4. The unanimous verdict of the jury before whom the accused persons were placed on their trial was in favour of the accused persons. The jurors held that they were not guilty of the charges brought against them. In disagreeing with the unanimous verdict of the jury in a case like one before us, this Court has to consider whether the jurors were entirely unreasonable in the conclusion arrived at by them or whether it was impossible for the jurors to say that the guilt of the accused had been proved. The High Court does not exercise the power vested under Section 307, Criminal P.C., in setting aside the verdict of the jury, unless it is perverse or} patently wrong, and is convinced that in giving effect to the same it would not meet the ends of justice, On the materials before us which have been examined by us with all possible care and attention we have no hesitation in holding that the verdict of the jury in the case before us cannot be accepted. On the materials before us, we are in agreement with the opinion of the learned Sessions Judge that Majiaton Bibi, the maid-servant, and Haripriya Dasi, mother of Sushila, have told the truth, and that the accused persons placed on their trial are guilty of the murder of Sushila. We accept the recommendation of the learned Sessions Judge. and hold that Nibbaresh Mandal is guilty of an offence under Section 302, I.P.C. We further hold that the other four accused persons Mohsin Mandal, Saber Shekh, Abed Shekh, and Mobed Shekh are guilty of offences under Section 302 read with Section 114, I.P.C.

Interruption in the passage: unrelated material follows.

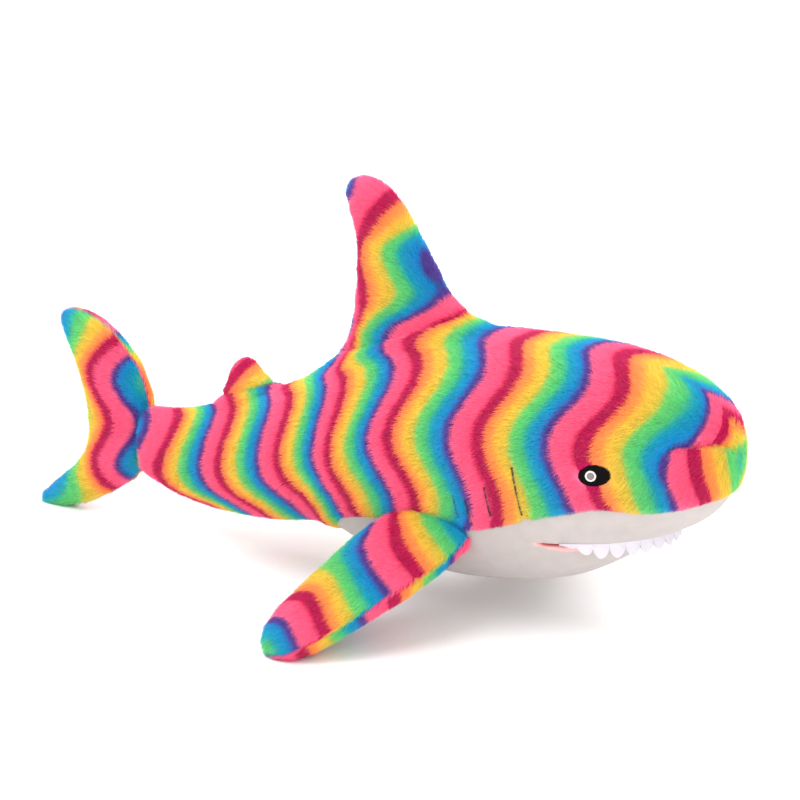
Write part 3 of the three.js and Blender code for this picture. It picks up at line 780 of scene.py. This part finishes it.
def grow_fur(skin, material, length_mm=PILE, per_mm2=FUR_PER_MM2, root_mm=0.15, bend=0.85, seed=7):
    """The pile of a skin, which follows the skin as it bends."""
    name = f"{skin.name}_pile"
    fibres = bpy.data.hair_curves.new(name)
    obj = bpy.data.objects.new(name, fibres)
    bpy.context.collection.objects.link(obj)
    modifier = obj.modifiers.new("pile", "NODES")
    modifier.node_group = fur_nodes(name, skin, material, length_mm, per_mm2, root_mm, bend, seed)


# ---- scene -----------------------------------------------------------------------------------
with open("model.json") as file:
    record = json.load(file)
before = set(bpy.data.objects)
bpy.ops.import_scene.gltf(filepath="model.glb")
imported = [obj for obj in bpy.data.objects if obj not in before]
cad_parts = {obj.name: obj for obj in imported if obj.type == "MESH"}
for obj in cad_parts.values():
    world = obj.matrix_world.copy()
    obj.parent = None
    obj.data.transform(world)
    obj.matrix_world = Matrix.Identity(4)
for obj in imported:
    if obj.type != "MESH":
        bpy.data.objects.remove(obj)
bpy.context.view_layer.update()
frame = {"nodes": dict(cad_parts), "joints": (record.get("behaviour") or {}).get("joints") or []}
nodes_of = frame["nodes"]

skin_material = striped_skin_material()
fibre_material = striped_fur_material()


def seam_outline(shift, low=-60):
    xs = np.arange(10, 301, 5.0)
    outline = [(xs[0] - shift, low)]
    outline += [(x - shift, float(look_up(BELLY_SEAM, x, 1)) + shift) for x in xs]
    return outline + [(340, 108 + shift), (340, low)]


whole = trunk_solid("whole_trunk", -178)
below = prism("below_seam", seam_outline(0.6))
below_wide = prism("below_seam_wide", seam_outline(2.6))

# striped trunk with the dorsal fin, remeshed as one and parted below the fin's hinge line
striped = combine(copy_of("striped", whole), below, "DIFFERENCE")
dorsal_nodes = ["right_dorsal_fin_panel", "left_dorsal_fin_panel", "dorsal_fin_stuffing"]
flare = ellipsoid("flare", DORSAL_HINGE, DORSAL_FLARE)
rear_flare = ellipsoid("rear_flare", REAR_HINGE, REAR_FLARE)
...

5. The question of sentence to be passed on the accused persons held guilty of the offences charged against them received our anxious consideration. It was Nibharesh Mandal who engineered the crime. The other accused persons were all under bis influence; and all of them were at the time, when Sushila was murdered, acting at the direction of Nibharesh Mandal On the evidence before us, which we consider to be wholly reliable in its nature, the murder was premeditated, deliberatecruel; it was ruthless and brutal in its nature. All who took part in the com-mission of the offence may justly be condemned to die. In oases where many, persons are involved, we hesitate to pass sentence of death on all of them, and try to discriminate. (See in this connexion the observation of Pulton J. in Queen-Empress v. Basvanta (1901) 25 Bom 168.) Infliction of five sentences of death in one and the same case, is apt to fail of the effect which such sentences would' otherwise have. It is possible for us in the case before us to distinguish the case of Nibharesh Mandal, and discriminate the same from those of the four other accused persons, regard being had to the parts taken by them in the murder of the woman Sushila Dasi. The learned Sessions Judge stated this in his charge to the jury:
If you find that at the time of commission of the crime by Nibbareeh these persons rendered him assistance (the evidence is that they held Sushila down) facilitating the commission of the crime, you will find them guilty
(under Sections 302/114, I.P.C.), thus discriminating the cases of the accused persons. In the absence of any extenuating circumstances the sentence of death is passed on Nibharesh Mandal, the sentence passed on each of the other four accused, namely Mohsin, Saber, Abed and Mobed is that of transportation for life.
6. I entirely agree. Even if the evidence of the maid-servant Majiaton Bibi be regarded by itself for any reason as possibly open to suspicions there remains the evidence of Haripriya, the mother of Sushila. Although not an eyewitness, her evidence, if believed, is incompatible with any other possibility than that Sushila was murdered that night in her house by these five accused persons. I can conceive of no reasonable ground on which the jury could doubt her evidence. Neither can I find any reasonable ground on which the evidence for the finding of blood-stains in the house could be doubted. These two pieces of evidence in particular fully corroborate the evidence of Majiaton Bibi, the only eye-witness in the case, and the refusal of the jury to accept it was in my opinion unreasonable and perverse.